Two worlds : the conflict of cultures in West Africa in relation to the aims and practice of art education in Ghana Thomas, Ian

Abstract

The first five chapters of this thesis provide a historical survey, dealing mainly with West Africa, and primarily concerned with the cultural problems that have occurred from the contact between the traditional African; and our Western culture. The effect of this contact in the areas of Art and Education are examined in some depth since the central hypothesis of this thesis is that Art Education can help to resolve some of the cultural problems that have resulted through the contact and conflict between the two worlds, African and Western.

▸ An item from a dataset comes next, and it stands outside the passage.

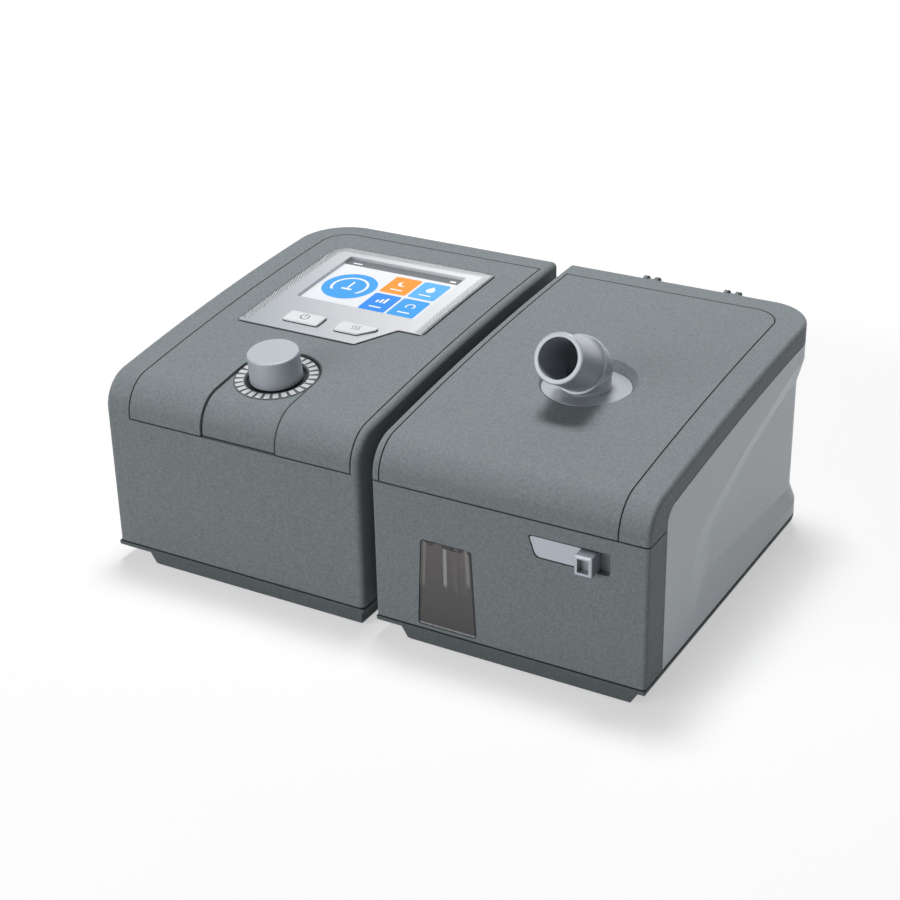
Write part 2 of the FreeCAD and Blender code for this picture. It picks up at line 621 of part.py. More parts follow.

The final chapters provide an example of how the purposes and theory of Art Education in the emerging nations of Africa can be put into practice within a specific country--in this case, Ghana. This part of the thesis is a result of two years of experiment and study done by the author within Ghana itself. This deals with the way natural materials in Ghana (at the present moment woefully ignored in the schools) can be put to good use in the Arts and Crafts programme. It also deals with the way methods and techniques in traditional crafts can be used, adapted and applied within this programme. An examination is made of the way other traditional cultural "materials" such as stories, music and designs can be assimilated and used for motivational purposes in the arts and crafts lesson. Much of this material comes from a controlled experiment, lasting ten weeks, which was directed by the author and carried out by his students with Primary and Middle School children at the Cultural Centre, Kumasi, Ghana.